Personal Reflection

We Must Stand for Truth

Dear children, let us not love with words or speech, but with actions and in truth.
I John 3:18

“I will stand for truth, even if I stand alone.”

I heard these words last night as evangelist Joakim Lundqvist spoke at our church’s First Conference. He was repeating the same sentiment as Sophia Scholl had said in 1943.

You may never have heard of Sophia. I’ve been to Germany at least five times, yet I hadn’t heard of her. But now that pastor Lundqvist has shared her story, I am a better person to have heard of her and her remarkable story.

Sophia Scholl was a German student and anti-Nazi political activist, active with the group she and her brother started, The White Rose, a non-violent resistance group in Nazi Germany.

At age 12, she chose to join the female segment of Hitler Youth as did most of her classmates. It was a great honor to serve the Fuher and help Germany they were led to believe. However, her initial enthusiasm gradually gave way to criticism. Her brother Hans was also an eager participant but then became entirely disillusioned with the Party.

In 1942, she enrolled at the University of Munich along with her brother Hans, who introduced her to his friends. This group which later became The White Rose began to adopt a strategy of passive resistance toward the Nazis by writing and publishing leaflets that called for the toppling of the Nazi regime. They quoted from the Bible as well as authors, hoping to convince the German-educated class of the truth of the great evil of Hitler and his Nazi Party.

What is so extraordinary is that these leaflets were distributed so widely, as in telephone booths, mailed to important professors, and taken by courier to other universities, that the Nazi party thought it was being backed by a very large terrorist group rather than a small group of students.

In February 1942, Sophie and Hans had huge stacks of flyers for the students at the Ludwig Maximilian University to read. They hurriedly dropped stacks of copies in the empty corridors for students to find when they left the lecture rooms. However, before they left, there were some leftover copies, and without thinking, Sophie flung these last remaining leaflets from the top floor down into the atrium. A Nazi saw them do this, and they were immediately taken into the custody of the Gestapo. They were found guilty of treason and condemned to death. Their horrible fate was to be beheaded by guillotine.

Her friend, Else Gebel remembers the last words Sophie said, “How can we expect righteousness to prevail when there is hardly anyone willing to give himself up individually to a righteous cause…What does my death matter if, by our acts, thousands are warned and alerted.” And then she said, “God, my refuge into eternity.”

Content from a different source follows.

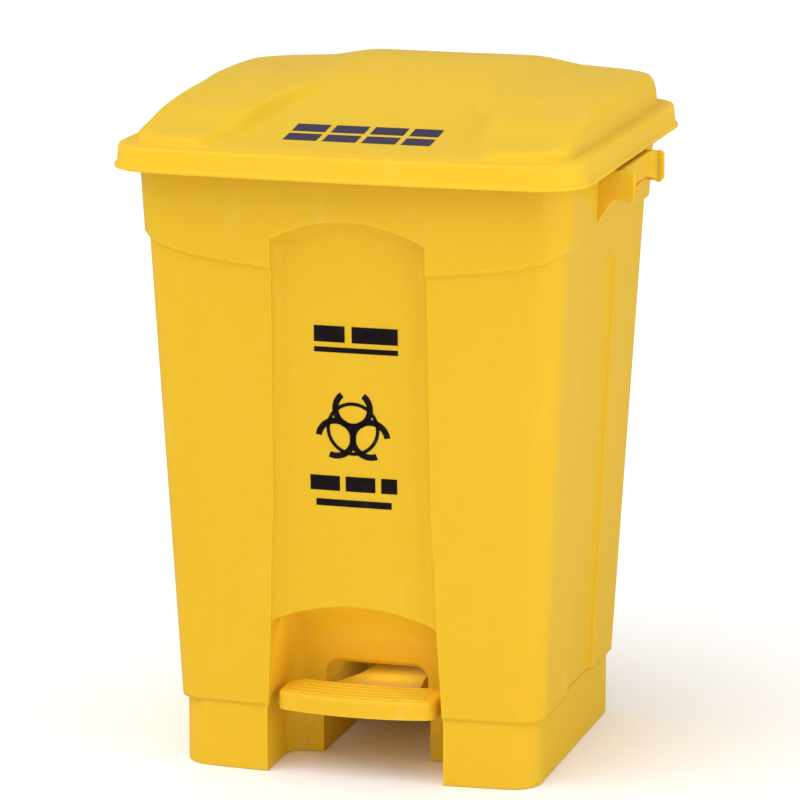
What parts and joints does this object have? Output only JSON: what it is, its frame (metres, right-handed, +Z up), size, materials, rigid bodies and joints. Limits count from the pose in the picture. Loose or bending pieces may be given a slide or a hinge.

But this phenomenal story doesn’t end here! After her death, a copy of the sixth leaflet was smuggled out of Germany through Scandinavia to England by German jurist Helmuth James Graf von Moltke, where it was used by the Allied Forces. In mid-1942, the Royal Air Force dropped millions of propaganda copies of the tract over Germany, now retitled The Manifesto of the Students of Munich. Playwright Lillian Groag said in Newsday on February 22, 1993, “It is possibly the most spectacular moment of resistance that I can think of in the twentieth century…The fact that five little kids, in the mouth of the wolf, where it really counted, had the tremendous courage to do what they did, is spectacular to me. I know that the world is better for them having been there.”

I hope this story about Sophie stirs your heart to stay true to your convictions, to stand always for the truth, and to live a life that sends light out into this dark world. Christians must stay united because evil is trying to take over the world, just as it tried in the 1940s.